One of the most wonderful and genuinely useful features of Socrates in the Underworld is the large number of pointed and witty contemporary applications of the way Socrates reconciles truth, virtue, and happiness. Here’s the Socratic good news for us: Our alternatives extend beyond fatalistic Stoicism (as practiced by our Southern aristocrats), emotive religion (as practiced, say, by our Evangelicals) aimed at opposing the loving will of God to scientific or empirical nihilism, and the unerotic and otherwise boring Epicureanism promulgated by our academic deconstructionists, which animates the creeping (and often creepy) libertarianism that characterizes our culture as a whole.

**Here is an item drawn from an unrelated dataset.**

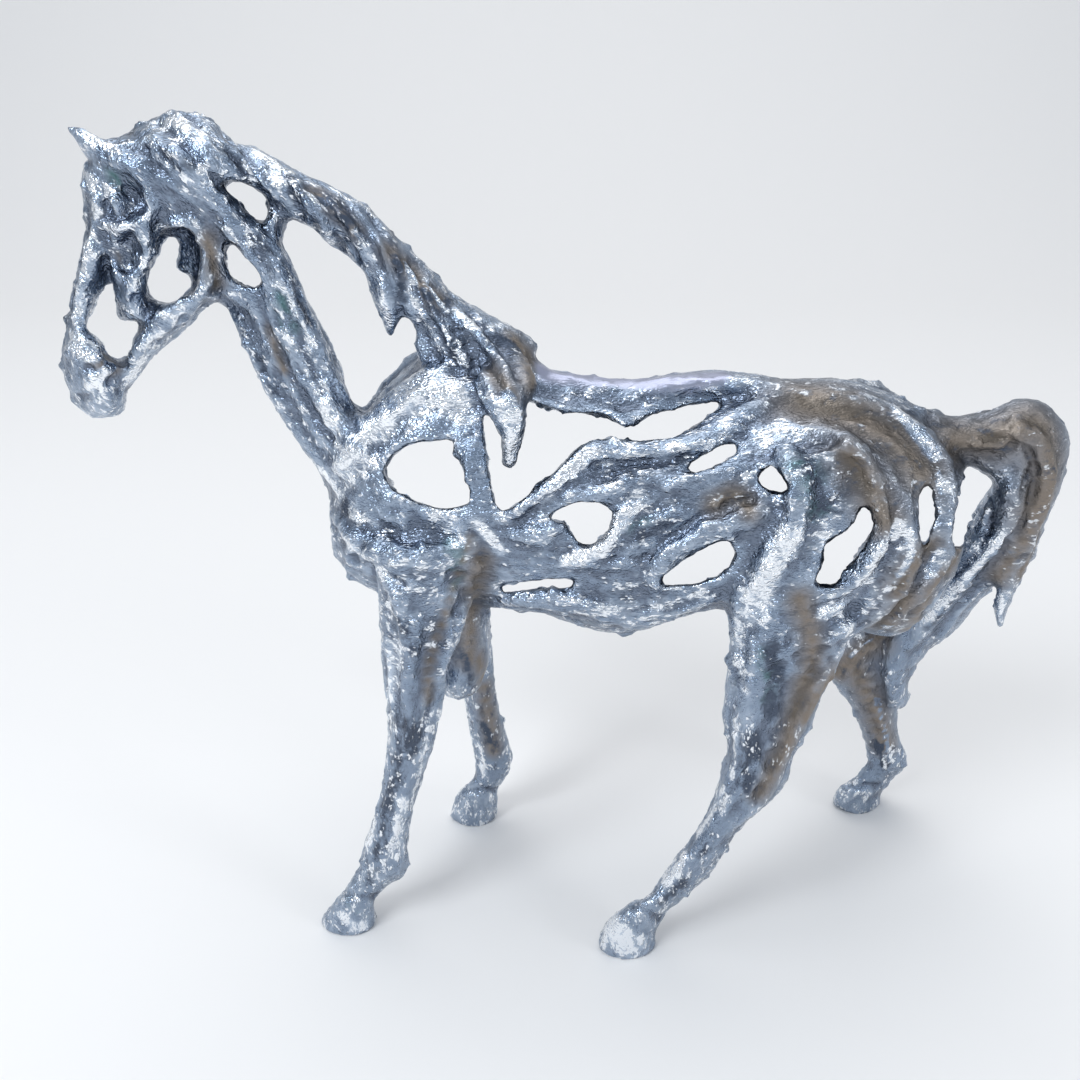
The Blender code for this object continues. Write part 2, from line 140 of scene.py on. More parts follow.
FLOWS = {
    "neck": (
        11,
        [(175, 285), (200, 292), (228, 309), (247, 345), (262, 383), (284, 423), (312, 461), (330, 500)],
        [(205, 160), (236, 190), (272, 232), (295, 276), (318, 328), (338, 374), (354, 410), (392, 436)],
    ),
    "crown": (
        6,
        [(140, 128), (165, 152), (190, 178), (222, 205), (250, 235)],
        [(175, 113), (205, 122), (222, 150), (240, 175), (268, 205)],
    ),
    "brow": (
        4,
        [(90, 150), (108, 158), (132, 168), (150, 182)],
        [(112, 148), (132, 150), (152, 158), (172, 176)],
    ),
    "nose": (
        4,
        [(84, 185), (84, 222), (80, 256), (73, 290), (67, 322)],
        [(104, 190), (102, 222), (98, 260), (94, 290), (88, 326)],
    ),
    "cheek": (
        4,
        [(104, 226), (110, 250), (116, 276), (122, 300), (126, 318)],
        [(142, 226), (146, 250), (146, 276), (144, 300), (146, 318)],
    ),
    "jaw": (
        4,
        [(118, 382), (140, 368), (160, 350), (182, 330), (206, 300), (222, 270)],
        [(130, 360), (142, 335), (160, 312), (180, 300), (196, 284), (206, 262)],
    ),
    "muzzle": (
        4,
        [(70, 336), (68, 362), (76, 388), (96, 408)],
        [(98, 338), (104, 358), (110, 376), (120, 398)],
    ),
    "mane_1": (
        4,
        [(206, 142), (235, 170), (262, 200), (276, 240)],
        [(248, 160), (275, 185), (298, 214), (300, 220)],
    ),
    "mane_2": (
        4,
        [(252, 158), (278, 184), (300, 214), (304, 222)],
        [(285, 176), (310, 200), (330, 235), (340, 255)],
    ),
    "mane_3": (
        4,
        [(290, 176), (314, 198), (334, 232), (344, 250)],
        [(325, 196), (355, 228), (370, 270), (386, 310)],
    ),
    "mane_4": (
        5,
        [(330, 196), (362, 228), (378, 270), (388, 318)],
        [(368, 220), (390, 255), (402, 290), (410, 312)],
    ),
    "mane_5": (
        5,
        [(372, 222), (392, 256), (408, 300), (430, 350)],
        [(412, 264), (432, 305), (458, 352), (488, 398)],
    ),
    "mane_6": (
        5,
        [(416, 266), (440, 305), (466, 350), (494, 398)],
        [(450, 304), (478, 332), (505, 360), (520, 396)],
    ),
    "shoulder": (
        6,
        [(340, 480), (352, 448), (372, 418), (392, 386), (425, 362), (468, 345)],
        [(366, 478), (390, 452), (420, 440), (450, 436), (478, 420), (500, 402)],
    ),
    "strut": (
        3,
        [(462, 408), (462, 440), (466, 475), (472, 508)],
        [(480, 408), (480, 440), (484, 475), (490, 508)],
    ),
    "chest": (
        7,
        [(334, 490), (338, 530), (352, 568), (380, 590)],
        [(396, 492), (430, 512), (462, 530), (480, 575)],
    ),
    "near_foreleg": (
        10,
        [(378, 560), (380, 600), (382, 640), (386, 690), (390, 730), (386, 775), (376, 815), (364, 850),
         (358, 872)],
        [(464, 560), (460, 600), (452, 650), (444, 690), (434, 735), (422, 780), (412, 814), (408, 848),
         (402, 874)],
    ),
    "far_foreleg": (
        4,
        [(466, 640), (468, 690), (473, 730), (478, 765)],
        [(488, 640), (492, 690), (502, 730), (508, 765)],
    ),
    "rib_top": (
        6,
        [(505, 516), (548, 482), (572, 458), (596, 443), (640, 444), (684, 436), (712, 418), (752, 402)],
        [(516, 528), (546, 514), (580, 500), (610, 492), (640, 478), (684, 464), (724, 440), (768, 428)],
    ),
    "rib_low": (
        7,
        [(506, 548), (545, 548), (585, 548), (606, 532), (624, 505), (672, 484), (722, 466), (755, 470)],
        [(506, 576), (560, 572), (606, 582), (652, 576), (690, 552), (724, 536), (748, 520), (770, 505)],
    ),
    "belly": (
        4,
        [(500, 600), (545, 595), (600, 600), (655, 600), (700, 590), (735, 570)],
        [(500, 608), (545, 610), (590, 620), (630, 630), (680, 618), (722, 600)],
    ),
    "back": (
        4,
        [(545, 370), (592, 382), (628, 386), (680, 382), (720, 378), (765, 380)],
        [(548, 398), (590, 408), (628, 418), (680, 400), (720, 398), (765, 404)],
    ),
    "hip_ring": (
        5,
        [(778, 425), (764, 452), (756, 490), (758, 530), (750, 570)],
        [(820, 440), (808, 470), (806, 510), (798, 550), (780, 590)],
    ),
    "croup": (
        7,
        [(790, 388), (845, 386), (888, 400), (920, 424), (942, 462), (944, 510), (936, 552), (905, 598),
         (862, 640)],
        [(790, 425), (832, 440), (862, 468), (882, 505), (880, 540), (856, 575), (822, 600), (800, 612),
         (780, 620)],
    ),
    "thigh": (
        6,
        [(745, 560), (735, 600), (736, 640), (730, 685), (728, 722)],
        [(868, 600), (852, 628), (838, 655), (818, 690), (804, 725)],
    ),
    "near_hindleg": (
        7,
        [(732, 720), (732, 752), (722, 786), (710, 815), (692, 845), (670, 872), (654, 892)],
        [(800, 720), (786, 755), (780, 782), (760, 805), (732, 834), (710, 866), (690, 886)],
    ),
    "far_hindleg": (
        5,
        [(830, 640), (838, 680), (854, 706), (866, 736), (872, 762)],
        [(905, 640), (898, 682), (894, 715), (898, 740), (902, 762)],
    ),
    "tail_top": (
        5,
        [(948, 420), (985, 420), (1030, 404), (1060, 432), (1056, 480)],
        [(952, 456), (978, 466), (996, 476), (1002, 492), (995, 512)],
    ),
    "tail": (
        7,
        [(1056, 470), (1040, 525), (1026, 562), (990, 585), (955, 626), (926, 650), (908, 685)],
        [(982, 505), (970, 540), (952, 560), (930, 585), (906, 614), (886, 642), (884, 676)],
    ),
    "mane_drip": (
        3,
        [(376, 285), (380, 305), (388, 328)],
        [(402, 285), (400, 305), (394, 328)],
    ),
    "big_drip": (
        3,
        [(488, 396), (494, 420), (500, 455)],
        [(524, 396), (522, 425), (514, 458)],
    ),
}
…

Our lefty postmodernists and our right-wing free marketers, Ranasinghe shows, serve the same sophisticated cause of liberating us from any responsibility to moral truth. They think we’ll be better off if we believe that what Socrates says we most need to know is unknowable, and succumb to their cynical claim that even the bonds of love are for suckers. By causing us to flee from what we really know and thus from our real potential for virtue, our sophisticates lead us to think and act as less than we really are. But it’s still possible to recover who we really are; we can still imitate Socrates’ ennobling example.